Enfermé dans une haute cage aux barreaux solides, un boucher lunaire et sanguinolent surgit de derrière un étal/autel – car il sera beaucoup question de boucherie et de dieux dans cette histoire…

L’habit ne fait décidément pas le moine, et c’est un Gilles Ostrowsky paré comme à la plage, tongs, short, chemisette à fleurs, qui va s’emparer de la fresque sanglante des Atrides, l’engloutir, la mâcher, plus ou moins la digérer (tous ces meurtres fatiguent l’estomac et mettent les nerfs à vif), et nous la restituer, passée au filtre de son corps élastique. Condensée ainsi, projetée en un langage très actuel, la tragédie des Atrides, dans ses répétitions, ses excès, sa réinvention perpétuelle du pire, prend des allures de farce burlesque.

Rabeux a étudié la philo ? Ostroswky a œuvré comme clown ? tous deux en ont gardé le goût de la rébellion et du paradoxe, le “goût du non” (dit de lui-même Rabeux) et du rire fou.

La mise en scène (se) joue des codes du cabaret, du music-hall, du grand-guignol, nous mitonne du brutal, du trivial, pour faire surgir l’universel, le tragique, nous le faire empoigner par le rire et l’effroi.
Avec quelques articles de carnaval, vaguement grotesques, un casque de soldat antique en plastoc, des litres d’hémoglobine, des têtes de poupée, dans l’arène de sa cage ceinte de lumières minimales et précises, avec la virulence du texte pour transe, la liberté de jeu d’Ostrowsky semble sans bornes. Et Ostrowsky-Atrée, Ostrowsky-Agamemnon, Ostrowsky-narrateur lance à plusieurs reprises à son auditoire “imagine !” – “imagine, comment fait-on pour cuisiner des enfants, on n’a pas de recettes, imagine, le père avec son masque, imagine, la mère avec sa hache, imagine, le doute, imagine, le remords !”. “Imagine” : incantation magique ! On est bien au théâtre, et c’est bien un art vivant, où tout est vivant, l’auteur, le personnage, le passé, le futur, l’acteur, le spectateur !

 

LesFureurs@RonanThenadey
Gilles Ostrowsky © Ronan Thenadey

Ostrowsky prévient en “note d’intention “de toute façon on sait tous que les morts parlent très bien au théâtre et là on va pas se priver, on va les faire parler les morts !”. Alors ça jacte, ça gueule, ça geint, ça fredonne et ça impréque, de génération en génération, ça trahit et ça maudit, tout ça sort d’Ostrowsky, les paroles des morts, les paroles des vivants, celles des vivants qui vont transformer des vivants en morts, même celles des chèvres et des bébés qui ne se doutent encore de rien, le texte déboule comme un torrent, avec ses tourbillons, ses chutes, élans de fureurs, blagues incongrues, et parfois un étalement apaisé.
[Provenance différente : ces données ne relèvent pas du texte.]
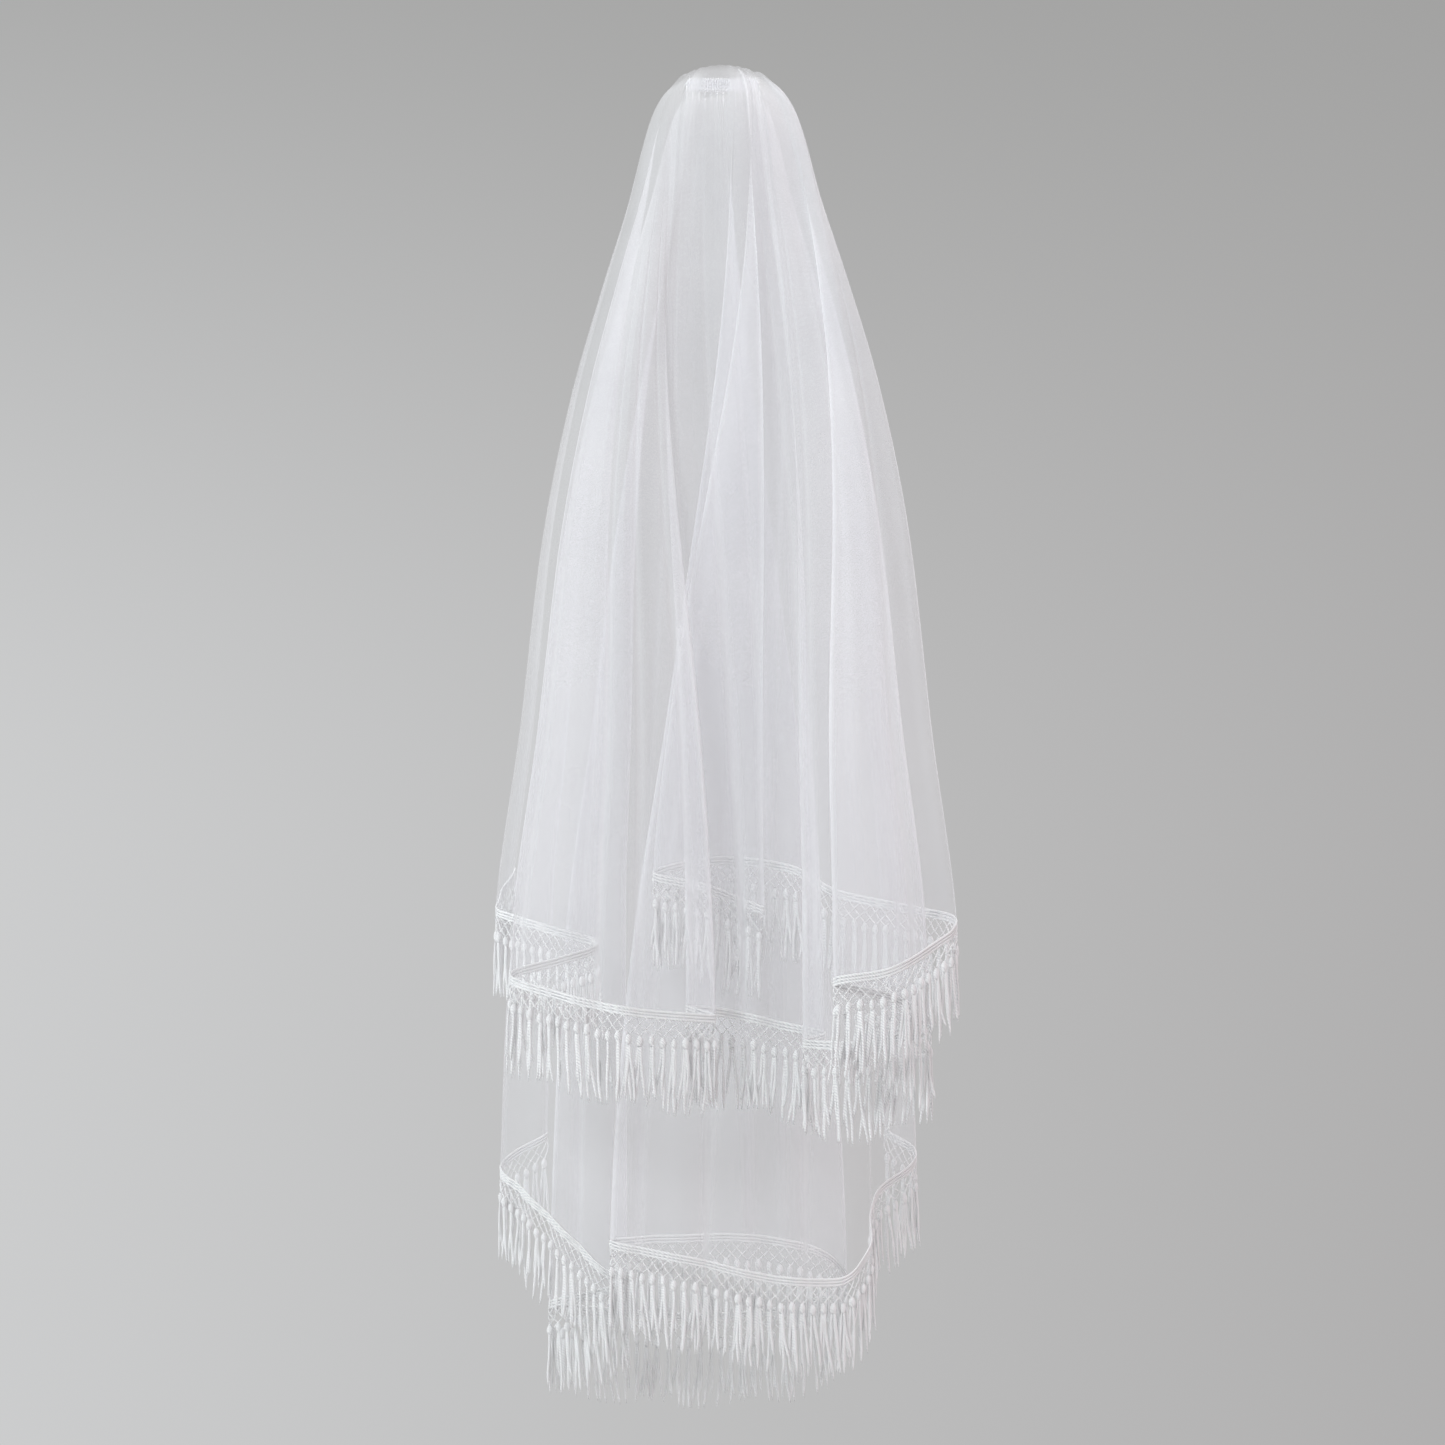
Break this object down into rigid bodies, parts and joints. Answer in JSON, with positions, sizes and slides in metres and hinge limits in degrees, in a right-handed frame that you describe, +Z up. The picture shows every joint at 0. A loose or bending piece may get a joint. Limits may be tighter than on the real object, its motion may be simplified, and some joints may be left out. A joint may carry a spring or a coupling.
{
  "type": "bridal veil",
  "caption": "Tiered tulle bridal veil gathered on a hair comb, with knotted tassel fringe along both hems.",
  "frame": {"origin": "middle of the comb's bar, where the comb sits in the hair on top of the head", "axes": "+Z up, +Y the way the wearer faces, so the cloth hangs behind the head on the -Y side, +X to the wearer's right"},
  "size_m": [0.4044, 0.3795, 1.2283],
  "materials": {
    "comb_metal": "satin",
    "tulle": "sheer fine net",
    "fringe_thread": "soft white thread"
  },
  "bodies": {
    "root": {"comb": "comb_metal", "gather_binding": "tulle", "upper_tier": "tulle", "lower_tier": "tulle", "upper_fringe": "fringe_thread", "lower_fringe": "fringe_thread"}
  },
  "joints": []
}
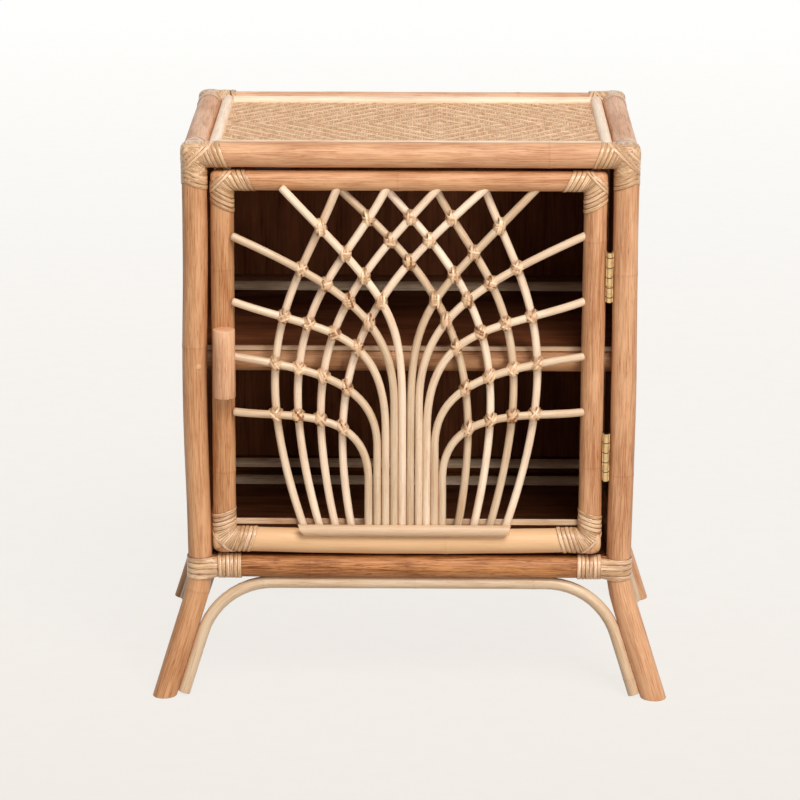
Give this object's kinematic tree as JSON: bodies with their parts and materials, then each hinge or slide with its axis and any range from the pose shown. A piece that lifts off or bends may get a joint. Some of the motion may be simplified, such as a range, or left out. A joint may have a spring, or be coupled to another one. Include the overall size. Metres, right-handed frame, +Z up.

Et si le beau et le bizarre fraient toujours ensemble, cet étrange moment suspendu où Ostrowsky se métamorphose en Clytemnestre, la femme meurtrie, lente mue commençant en se perchant sur des hauts talons instables, ce moment est sûrement un de leurs rejetons, fragile, biscornu, et bizarrement beau.

La folie comme remède à la folie

Le mur de la cage va s’abattre, et Oreste, petit-fils d’une lignée de meurtriers, infanticides, traîtres, va pouvoir se libérer du joug de la destinée familiale. “Comme tous et comme toujours, il trempe son épée dans le sang familial, mais là, c’est celui de la mère, et, gronde Ostrowsky mécontent qu’on puisse en arriver là, ça, ça ne pardonne pas : il va pouvoir devenir complétement fou”.

Ostrowsky et Rabeux eux-mêmes se libèrent de la mythologie antique pour offrir à Oreste une porte de sortie, et c’est par quelques pas de danse tâtonnants, sur les notes acidulées de Raindrops keep fallin’ on my head, qu’Oreste va s’échapper définitivement.

Le spectacle n’est plus à l’affiche au Théâtre de Belleville que quelques jours, mais, Parisiens, il n’est pas trop tard. Allez-y ce soir, à 20h30 vous êtes sortis, pile pour le dîner. Et il reprend à Avignon pour le festival, salle Guilgamesh. Guettez-le.